Virtual Shareholder Meetings in the Age of COVID-19

February 12, 2021

The world has certainly changed since March 12, 2020, when The Ticker first noted rising interest in virtual shareholder meetings (VSMs) due to COVID-19. According to updated facts and figures recently released by Broadridge Financial Solutions, Inc. (Broadridge), 1,957 VSMs were held on the company’s platform in 2020, a 500 percent increase over 2019.

Some of the most noteworthy statistics in Broadridge’s report on VSMs held in 2020 are:

  • 98 percent were virtual-only meetings, of which 99 percent used audio only and 1 percent were conducted with video.
  • 57 percent of the companies holding VSMs were small-cap, 24 percent were mid-cap and 19 percent were large-cap.
  • 95 percent of companies allowed live questions to be submitted via text box and 10 percent collected questions online in advance of the meeting.
  • 84 percent of the companies holding VSMs were first-time adopters.
  • The average meeting had 49 shareholders and non-shareholder guests in attendance.

By and large, institutional investors and proxy advisors have been understanding of the need to rely on VSMs in the age of COVID-19. Still, it is important to follow best practices.

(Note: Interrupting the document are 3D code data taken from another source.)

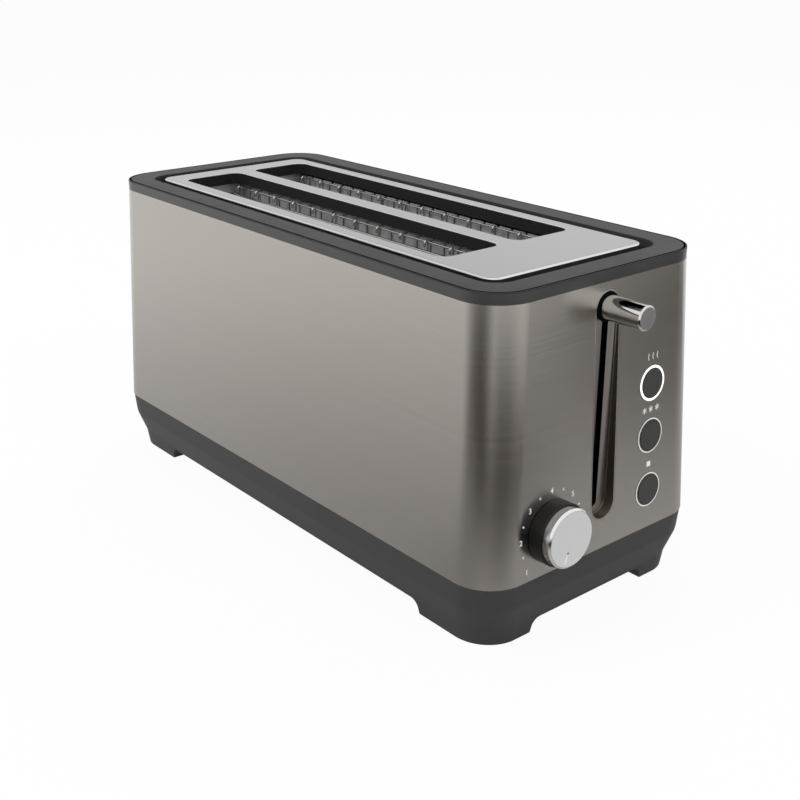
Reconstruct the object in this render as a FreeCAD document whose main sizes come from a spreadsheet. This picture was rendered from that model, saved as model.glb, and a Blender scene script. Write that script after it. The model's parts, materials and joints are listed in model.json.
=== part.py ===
import FreeCAD, Part
import math
import os
import re
import Sketcher

# A long-slot toaster with a leaning steel body. Lengths are in millimetres.
# The control panel is the +X end, the long sides are -Y and +Y, and the feet stand on z = 0.
# Each outline is drawn about the centre of the body. The placements then move everything along X,
# so that the origin is the bottom centre of the whole toaster, with the lever and the knob counted.

sizes = {
    # how far a cut runs past what it cuts
    "cut_margin": 6.0,
    # bread slots, which the length and the width of the body follow
    "slot_length": 263.0,
    "slot_width": 42.5,
    "slot_corner_radius": 7.0,
    "slot_bridge_width": 11.7,
    # steel body
    "steel_low_z": 39.1,
    "steel_height": 148.9,
    "end_flare": 7.0,
    "side_flare": 6.4,
    "corner_radius": 24.0,
    "steel_wall": 0.8,
    # collar round the top
    "collar_height": 6.1,
    "collar_inset": 0.15,
    "collar_end_width": 16.4,
    "collar_side_width": 15.75,
    "collar_opening_radius": 13.0,
    "collar_edge_round": 1.1,
    "collar_lip_depth": 4.0,
    "collar_lip_wall": 2.0,
    "lip_gap": 0.2,
    # top plate round the slots
    "plate_front_margin": 46.5,
    "plate_rear_margin": 15.3,
    "plate_side_margin": 8.95,
    "plate_end_gap": 7.2,
    "plate_side_gap": 6.1,
    "plate_corner_radius": 11.0,
    "plate_thickness": 1.0,
    "plate_rim_depth": 3.0,
    "plate_edge_round": 0.5,
    # frame under the plate, with a lined well for each slot
    "frame_floor": 1.7,
    "frame_margin": 6.0,
    "liner_wall": 1.5,
    "liner_setback": 0.5,
    # base moulding
    "base_top_inset": 0.3,
    "band_height": 14.0,
    "band_inset": 1.3,
    "slant_height": 14.0,
    "slant_inset": 5.6,
    "foot_inset": 6.8,
    "base_wall": 2.5,
    "base_floor": 2.5,
    "skirt_low_z": 9.2,
    "arch_end_inset": 58.0,
    "arch_side_inset": 39.55,
    "arch_draft": 2.5,
    "arch_round": 5.0,
    "base_lip_height": 5.0,
    "base_lip_wall": 2.0,
    # rubber pads under the feet
    "pad_radius": 8.0,
    "pad_thickness": 3.0,
    "pad_proud": 1.0,
    "pad_gap": 0.2,
    "pad_bevel": 0.4,
    "pad_end_inset": 35.0,
    "pad_side_inset": 24.55,
    # chassis
    "sheet_thickness": 1.0,
    "deck_rise": 1.4,
    "deck_thickness": 1.5,
    "deck_side_inset": 19.55,
    "deck_rear_inset": 21.0,
    "deck_front_inset": 17.0,
    "deck_window_inset": 3.0,
    "deck_window_side_inset": 1.5,
    "end_plate_gap": 4.1,
    "end_plate_side_reach": 2.0,
    "reflector_gap": 4.5,
    "reflector_thickness": 0.6,
    "reflector_headroom": 6.0,
    "boss_end_inset": 72.0,
    "boss_side_inset": 6.0,
    "boss_radius": 5.0,
    "screw_radius": 1.5,
    "screw_head_radius": 3.2,
    "screw_head_height": 2.2,
    "screw_gap": 0.1,
    "screw_tip_height": 3.0,
    # heaters
    "board_thickness": 1.0,
    "board_foot_gap": 8.0,
    "board_drop": 11.0,
    "outer_board_gap": 3.15,
    "heater_wire_radius": 0.45,
    "heater_wire_gap": 0.35,
    "winding_pitch": 12.0,
    "winding_margin": 11.0,
    # sprung bread guards
    "guard_setback": 3.5,
    "guard_travel": 5.0,
    "guard_wire_radius": 1.0,
    "guard_rib_radius": 0.8,
    "guard_foot_gap": 10.0,
    "guard_drop": 10.0,
    "guard_rib_pitch": 22.0,
    "guard_rib_inset": 6.0,
    "guard_hook_length": 3.0,
    "guard_end_reach": 2.5,
    "guard_slot_gap": 0.3,
    # carriage with the bread racks
    "rack_drop": 38.0,
    "rack_height": 6.0,
    "rack_thickness": 2.0,
    "rack_bar_radius": 1.0,
    "rack_bar_reach": 9.5,
    "rack_bar_pitch": 28.0,
    "rack_bar_inset": 14.0,
    "rack_end_reach": 6.0,
    "rack_slot_gap": 0.5,
    "carriage_gap": 5.0,
    "carriage_thickness": 1.5,
    "carriage_side_reach": 6.9,
    "carriage_height": 16.0,
    "rod_reach": 6.5,
    "rod_radius": 2.5,
    "rod_y": -8.0,
    "rod_gap": 0.05,
    "bush_radius": 4.5,
    "bush_flange_radius": 5.6,
    "bush_flange_height": 1.5,
    "carriage_boss_radius": 6.0,
    "fit_gap": 0.02,
    "spring_y": 18.0,
    "spring_radius": 3.5,
    "spring_wire_radius": 0.45,
    "spring_pitch": 1.35,
    "spring_seat_gap": 0.4,
    "spring_tab_thickness": 1.5,
    "spring_tab_half_width": 6.0,
    # lever
    "lever_y": 0.98,
    "lever_drop": 13.35,
    "lever_radius": 6.66,
    "lever_back_gap": 1.5,
    "lever_length": 25.3,
    "lever_foot_gap": 4.99,
    "lever_bevel": 0.7,
    "arm_thickness": 3.0,
    "arm_tip_height": 8.0,
    "arm_depth_in_lever": 18.0,
    "arm_gap": 0.05,
    "arm_foot_inset": 1.0,
    "arm_knee_rise": 8.0,
    # how far behind the lever each bend of the arm lies
    "arm_low_bend": 30.0,
    "arm_knee": 22.0,
    "arm_low_top": 10.0,
    "arm_high_top": 14.0,
    "arm_high_bend": 28.0,
    # channel behind the panel that the lever runs in
    "channel_half_width": 8.7,
    "channel_rise": 17.9,
    "channel_drop": 5.2,
    "channel_foot_depth": 7.8,
    "channel_wall": 0.8,
    "channel_proud": 0.25,
    "channel_flange": 6.0,
    "slit_width": 4.8,
    "slit_low_inset": 4.5,
    "slit_high_inset": 3.5,
    "hole_gap": 0.15,
    # holding magnet
    "magnet_y": -24.0,
    "magnet_half_width": 9.0,
    "magnet_front_gap": 1.5,
    "magnet_depth": 12.0,
    "magnet_height": 20.0,
    "magnet_leg": 3.0,
    "magnet_yoke": 4.0,
    "coil_back_gap": 0.2,
    "coil_front_reach": 2.5,
    "keeper_gap": 0.3,
    "keeper_thickness": 4.0,
    # browning control
    "knob_y": -38.5,
    "knob_z": 23.7,
    "knob_base_radius": 17.3,
    "knob_base_length": 8.4,
    "knob_panel_gap": 0.3,
    "knob_cap_radius": 16.3,
    "knob_cap_length": 5.4,
    "knob_cap_bevel": 1.0,
    "pointer_width": 0.9,
    "pointer_depth": 0.3,
    "pointer_start": 7.5,
    "pointer_end": 14.5,
    "pointer_angle": 135.0,
    "spindle_radius": 3.0,
    "spindle_length": 6.0,
    "spindle_hole_gap": 0.6,
    "control_depth": 18.0,
    "potentiometer_size": 16.0,
    "potentiometer_round": 1.6,
    "potentiometer_depth": 7.0,
    "circuit_thickness": 1.6,
    "circuit_half_width": 20.0,
    "circuit_low_z": 4.0,
    "knob_circuit_high_z": 100.0,
    "button_circuit_high_z": 108.0,
    "standoff_radius": 2.5,
    "standoff_inset": 4.0,
    # push buttons
    "button_y": 38.5,
    "reheat_z": 85.8,
    "defrost_z": 55.5,
    "stop_z": 23.2,
    "ring_outer_radius": 10.0,
    "ring_inner_radius": 8.3,
    "ring_proud": 0.35,
    "ring_depth": 10.0,
    "ring_flange_radius": 11.6,
    "ring_flange_thickness": 2.0,
    "button_radius": 8.0,
    "button_proud": 0.7,
    "button_depth": 10.0,
    "button_stem_radius": 2.5,
    "button_stem_length": 3.0,
    "button_travel": 1.2,
    "switch_size": 6.0,
    "switch_gap": 0.3,
    # crumb tray
    "tray_side_reach": 1.65,
    "tray_rear_inset": 10.0,
    "tray_front_gap": 6.0,
    "tray_gap": 0.3,
    "tray_height": 6.0,
    "tray_wall": 0.8,
    "notch_side_gap": 2.4,
    "notch_high_z": 22.0,
    "notch_reach": 2.0,
    "grip_gap": 0.4,
    "grip_scoop_half_width": 30.0,
    "grip_scoop_low_z": 12.5,
    "grip_scoop_high_z": 17.5,
    "grip_scoop_depth": 2.2,
    "guide_rib_width": 1.6,
    "guide_rib_height": 5.0,
    "guide_rib_setback": 4.0,
    # mains inlet
    "gland_side_inset": 33.55,
    "gland_drop": 8.1,
    "gland_radius": 5.5,
    "gland_bore_radius": 3.6,
    "gland_flange_radius": 8.0,
    "gland_flange_thickness": 1.5,
    "gland_length": 12.0,
    "terminal_width": 26.0,
    "terminal_depth": 14.0,
    "terminal_height": 12.0,
    "terminal_offset": 8.0,
    "terminal_pitch": 8.0,
    "terminal_setback": 2.0,
    # power switch that the carriage closes
    "power_switch_width": 16.0,
    "power_switch_depth": 10.0,
    "power_switch_height": 12.0,
    "power_switch_y": 22.0,
    "power_switch_setback": 14.5,
    # screws that hold the frame to the collar
    "frame_screw_x": 120.0,
    "frame_screw_inset": 3.0,
    "frame_screw_radius": 1.2,
    "frame_screw_head_radius": 2.2,
    "frame_screw_head_height": 1.4,
    "frame_screw_length": 6.0,
    "frame_screw_tip_gap": 0.5,
}

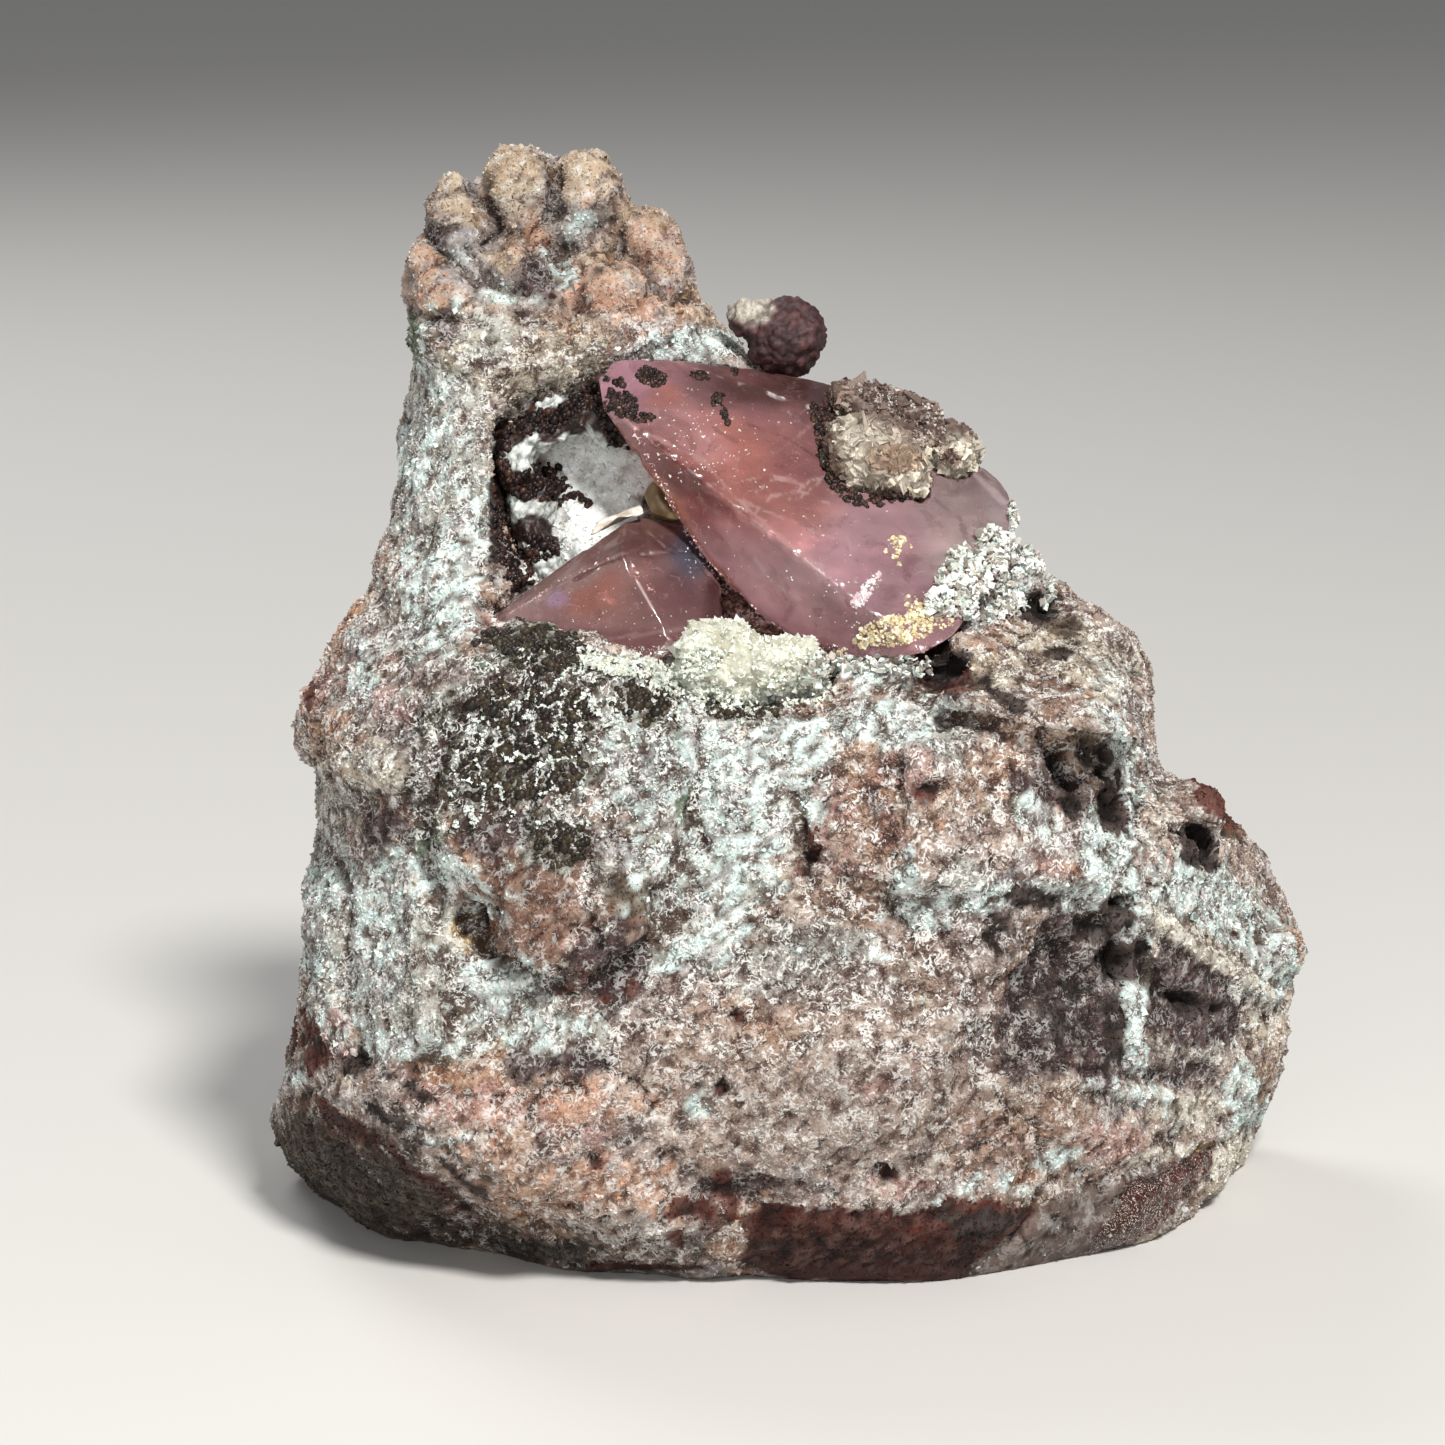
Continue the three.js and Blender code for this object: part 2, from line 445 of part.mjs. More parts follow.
// A crystal from its corners, or the same crystal grown all round, to cut its seat.
function crystal(corners, grow = 0) {
  if (grow === 0) return solidOf(new ConvexGeometry(corners));
  const sides = [-grow, grow];
  const around = corners.flatMap((p) =>
    sides.flatMap((x) => sides.flatMap((y) => sides.map((z) => new THREE.Vector3(x, y, z).add(p)))),
  );
  return solidOf(new ConvexGeometry(around));
}

const largeCorners = cornersOf(largeFaces, largeBehind);
const smallCorners = cornersOf(smallFaces, smallBehind);
const blade = bladeCorners.map((c) => place(...c));
const table = new THREE.BoxGeometry(200, 200, 100).translate(0, 0, -50);
const largeSeat = crystal(largeCorners, clearance);
const smallSeat = crystal(smallCorners, clearance);
const druseSeat = joined(druseLumps.map((l) => lump(l, clearance)));
const creamSeat = joined(creamLumps.map((l) => lump(l, clearance)));
const crustSeat = joined(crustLumps.map((l) => lump(l, clearance)));
const noduleSeat = joined(noduleLumps.map((l) => lump(l, clearance)));
const tanSeat = lump(tanLump, clearance);
const bladeSeat = crystal(blade, clearance);

const solids = {
  matrix_rock: joined([rockChunk(), ...blocks.map(block), ...[...crestLumps, ...edgeLumps].map((l) => lump(l))])
    .subtract(joined(pits.map((l) => lump(l))))
    .subtract(joined([largeSeat, smallSeat, druseSeat, creamSeat, crustSeat, noduleSeat, tanSeat, bladeSeat]))
    .subtract(solidOf(table)),
  large_crystal: crystal(largeCorners).subtract(druseSeat),
  small_crystal: crystal(smallCorners).subtract(largeSeat),
  grey_druse: joined(druseLumps.map((l) => lump(l))),
  cream_calcite: joined(creamLumps.map((l) => lump(l))).subtract(joined([largeSeat, smallSeat])),
  pocket_crust: joined(crustLumps.map((l) => lump(l))).subtract(joined([largeSeat, smallSeat])),
  oxide_nodule: joined(noduleLumps.map((l) => lump(l))).subtract(largeSeat),
  tan_crystal: lump(tanLump).subtract(joined([largeSeat, smallSeat, crustSeat])),
  pale_blade: crystal(blade).subtract(joined([smallSeat, tanSeat, crustSeat])),
};

const finishes = {
  matrix_rock: { color: 0xa88f80, roughness: 0.95 },
  large_crystal: { color: 0xc98a92, roughness: 0.25, opacity: 0.85, transparent: true },
  small_crystal: { color: 0xb57a80, roughness: 0.25, opacity: 0.85, transparent: true },
  grey_druse: { color: 0xb0a696, roughness: 0.8 },
  cream_calcite: { color: 0xe6e2cc, roughness: 0.85 },
  pocket_crust: { color: 0x2e1715, roughness: 0.5 },
  oxide_nodule: { color: 0x33201f, roughness: 0.8 },
  tan_crystal: { color: 0x9b8560, roughness: 0.4 },
  pale_blade: { color: 0xd9cfc0, roughness: 0.3 },
};

const specimen = new THREE.Group();
for (const [name, solid] of Object.entries(solids)) {
  const largest = solid.decompose().sort((a, b) => b.volume() - a.volume())[0];
  const mesh = new THREE.Mesh(geometryOf(largest), new THREE.MeshStandardMaterial(finishes[name]));
  mesh.name = name;
  specimen.add(mesh);
}

// The origin is on the table, under the middle of the whole specimen.
const middle = new THREE.Box3().setFromObject(specimen).getCenter(new THREE.Vector3());
specimen.position.set(-middle.x, -middle.y, 0);
export default specimen;
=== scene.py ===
import math

import bmesh
import bpy
import numpy as np
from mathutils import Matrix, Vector
from mathutils.bvhtree import BVHTree


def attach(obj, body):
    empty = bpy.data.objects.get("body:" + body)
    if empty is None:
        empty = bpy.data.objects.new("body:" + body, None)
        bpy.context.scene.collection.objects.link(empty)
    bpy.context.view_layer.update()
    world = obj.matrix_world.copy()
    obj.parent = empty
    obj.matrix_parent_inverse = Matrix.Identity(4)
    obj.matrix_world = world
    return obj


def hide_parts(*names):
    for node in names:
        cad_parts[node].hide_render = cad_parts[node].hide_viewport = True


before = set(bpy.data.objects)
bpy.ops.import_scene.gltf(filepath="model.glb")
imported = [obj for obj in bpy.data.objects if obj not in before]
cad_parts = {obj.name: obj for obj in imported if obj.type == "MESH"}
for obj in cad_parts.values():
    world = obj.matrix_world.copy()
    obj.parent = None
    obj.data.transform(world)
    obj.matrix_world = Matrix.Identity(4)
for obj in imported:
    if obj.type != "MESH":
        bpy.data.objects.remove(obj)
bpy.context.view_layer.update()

# How the specimen is seen, in millimetres: u to the right, v up, w towards the eye.
# The same values as in the solids.
EYE_DISTANCE = 300.0
EYE_TILT = math.radians(12)
EYE_U, EYE_V = -2.3, 34.8
FOOT_DEPTH = 14.0
CENTRING = np.array([-2.310622, -21.165724, 0.0])
MM = 0.001
# Places on the front are given in a grid of 16.3 steps to the millimetre, x to the right and y down.
GRID, GRID_X, GRID_Y = 16.3, 760.0, 1290.0
# The back takes the front's stains mirrored: its x is counted down from here.
MIRROR_X = 1500.0
# Above this y lie the knobs of the crest.
CREST_Y = 330
# Boxes of the front, by left, right, top and bottom: the pocket, and its coated wall.
POCKET = (440, 1090, 300, 880)
COATED_WALL = (500, 680, 410, 600)
# Added to how far a surface faces the eye, so that the rims count as front.
RIM_SHARE = 0.35


def place(u, v, w):
    """Where the thing seen at u, v with depth w stands, in millimetres."""
    shrink = (EYE_DISTANCE - w) / EYE_DISTANCE
    up = EYE_V + (v - EYE_V) * shrink
    near = w - FOOT_DEPTH
    x = EYE_U + (u - EYE_U) * shrink
    y = up * math.sin(EYE_TILT) - near * math.cos(EYE_TILT)
    z = up * math.cos(EYE_TILT) + near * math.sin(EYE_TILT)
    return np.array([x, y, z]) + CENTRING


def seen(points):
    """Grid x and grid y of points in millimetres."""
    p = points - CENTRING
    up = p[:, 1] * math.sin(EYE_TILT) + p[:, 2] * math.cos(EYE_TILT)
    near = p[:, 2] * math.sin(EYE_TILT) - p[:, 1] * math.cos(EYE_TILT)
    w = near + FOOT_DEPTH
    shrink = (EYE_DISTANCE - w) / EYE_DISTANCE
    u = EYE_U + (p[:, 0] - EYE_U) / shrink
    v = EYE_V + (up - EYE_V) / shrink
    return GRID_X + GRID * u, GRID_Y - GRID * v


# Noise on arrays of points.
def scatter(cell, seed):
    """A repeatable number from 0 to 1 for each lattice cell."""
    c = cell.astype(np.int64).astype(np.uint64)
    h = c[..., 0] * np.uint64(0x9E3779B1) + c[..., 1] * np.uint64(0x85EBCA77)
    h = h + c[..., 2] * np.uint64(0xC2B2AE3D)
    h = h + np.uint64(seed * 0x27D4EB2F + 0x165667B1)
    h = (h ^ (h >> np.uint64(15))) * np.uint64(0x2C1B3C6D)
    h = (h ^ (h >> np.uint64(12))) * np.uint64(0x297A2D39)
    h = h ^ (h >> np.uint64(15))
    return (h & np.uint64(0xFFFFFF)).astype(np.float64) / 0xFFFFFF


def smooth_noise(points, size, seed):
    """Smooth noise from -1 to 1 with features of that size."""
    q = points / size
    base = np.floor(q)
    f = q - base
    f = f * f * (3 - 2 * f)
    total = np.zeros(len(points))
    for i in range(8):
        step = np.array([i & 1, (i >> 1) & 1, (i >> 2) & 1])
        weight = np.prod(np.where(step, f, 1 - f), axis=1)
        total += weight * scatter(base + step, seed)
    return total * 2 - 1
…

For example, proxy advisory firm Glass, Lewis & Co. recently set forth its expectations of companies holding VSMs in 2021.

Above all, companies holding VSMs should remember two fundamentals:

  1. VSMs should be used to broaden, not limit, shareholder meeting participation.
  2. Shareholders should be afforded the same rights and opportunities to participate as they would at an in-person meeting.